DATA PROVIDED:

--*--

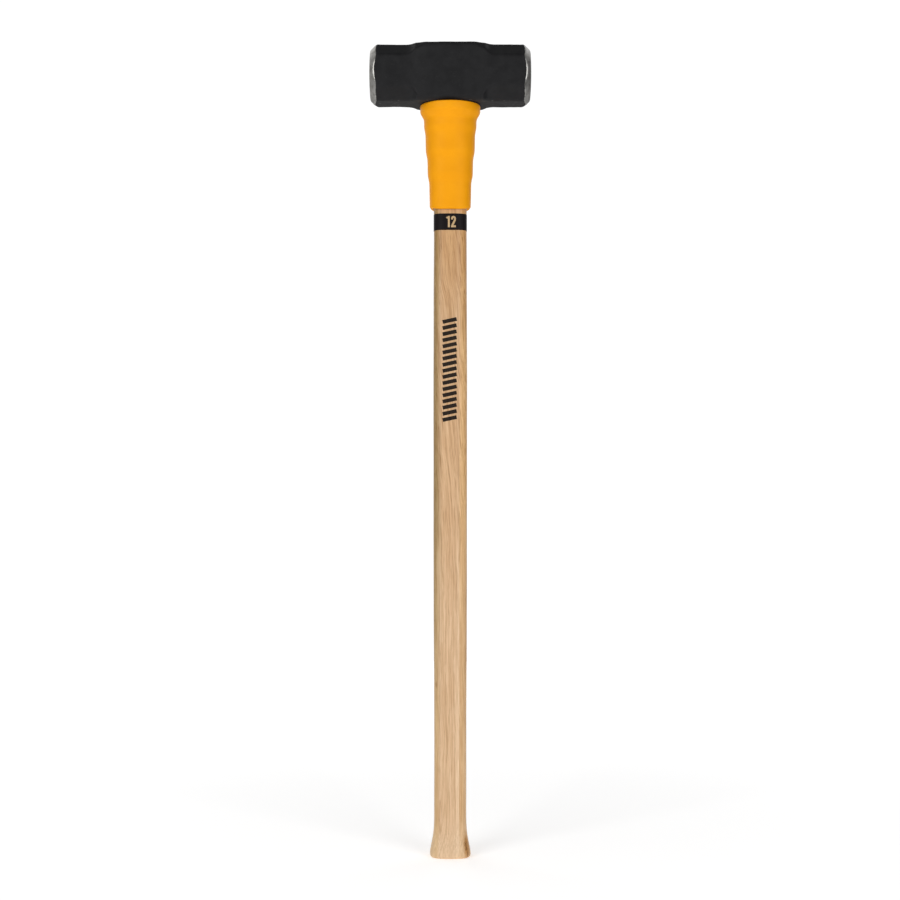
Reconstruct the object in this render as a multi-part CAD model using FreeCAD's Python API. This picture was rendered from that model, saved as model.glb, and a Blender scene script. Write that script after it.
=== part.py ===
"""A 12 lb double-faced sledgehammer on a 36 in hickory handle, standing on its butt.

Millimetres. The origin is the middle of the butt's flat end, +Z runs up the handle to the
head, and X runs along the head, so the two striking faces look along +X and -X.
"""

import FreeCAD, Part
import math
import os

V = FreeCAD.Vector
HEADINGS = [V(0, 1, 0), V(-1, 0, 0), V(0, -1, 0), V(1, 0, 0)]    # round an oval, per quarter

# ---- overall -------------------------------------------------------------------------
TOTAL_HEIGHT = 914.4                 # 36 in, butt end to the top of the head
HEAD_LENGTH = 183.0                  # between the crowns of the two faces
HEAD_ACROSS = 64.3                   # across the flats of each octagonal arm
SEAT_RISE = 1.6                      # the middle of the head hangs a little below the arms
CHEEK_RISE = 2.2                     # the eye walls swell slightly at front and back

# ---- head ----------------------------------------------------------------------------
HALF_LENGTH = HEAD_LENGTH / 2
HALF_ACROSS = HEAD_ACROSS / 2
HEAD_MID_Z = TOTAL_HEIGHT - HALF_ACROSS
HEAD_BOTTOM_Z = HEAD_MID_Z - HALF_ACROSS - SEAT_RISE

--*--

TASK DIRECTIONS: Reproduce the material in full, with no word added or dropped.

RESULT:
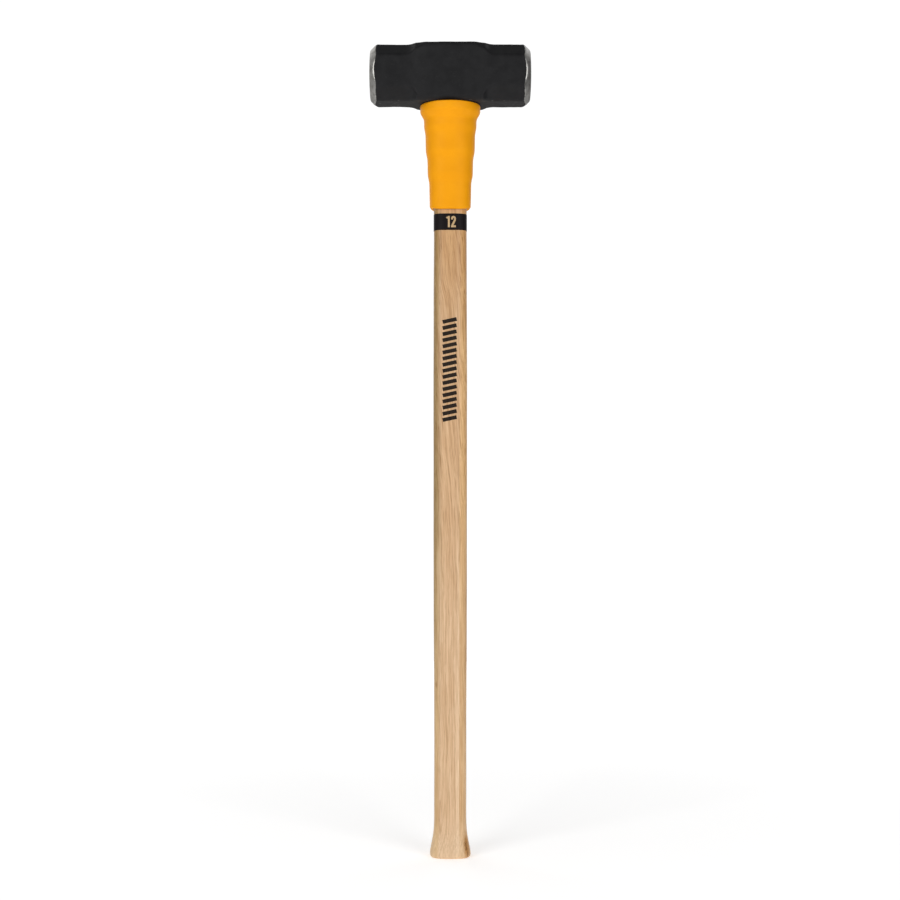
Reconstruct the object in this render as a multi-part CAD model using FreeCAD's Python API. This picture was rendered from that model, saved as model.glb, and a Blender scene script. Write that script after it.
=== part.py ===
"""A 12 lb double-faced sledgehammer on a 36 in hickory handle, standing on its butt.

Millimetres. The origin is the middle of the butt's flat end, +Z runs up the handle to the
head, and X runs along the head, so the two striking faces look along +X and -X.
"""

import FreeCAD, Part
import math
import os

V = FreeCAD.Vector
HEADINGS = [V(0, 1, 0), V(-1, 0, 0), V(0, -1, 0), V(1, 0, 0)]    # round an oval, per quarter

# ---- overall -------------------------------------------------------------------------
TOTAL_HEIGHT = 914.4                 # 36 in, butt end to the top of the head
HEAD_LENGTH = 183.0                  # between the crowns of the two faces
HEAD_ACROSS = 64.3                   # across the flats of each octagonal arm
SEAT_RISE = 1.6                      # the middle of the head hangs a little below the arms
CHEEK_RISE = 2.2                     # the eye walls swell slightly at front and back

# ---- head ----------------------------------------------------------------------------
HALF_LENGTH = HEAD_LENGTH / 2
HALF_ACROSS = HEAD_ACROSS / 2
HEAD_MID_Z = TOTAL_HEIGHT - HALF_ACROSS
HEAD_BOTTOM_Z = HEAD_MID_Z - HALF_ACROSS - SEAT_RISE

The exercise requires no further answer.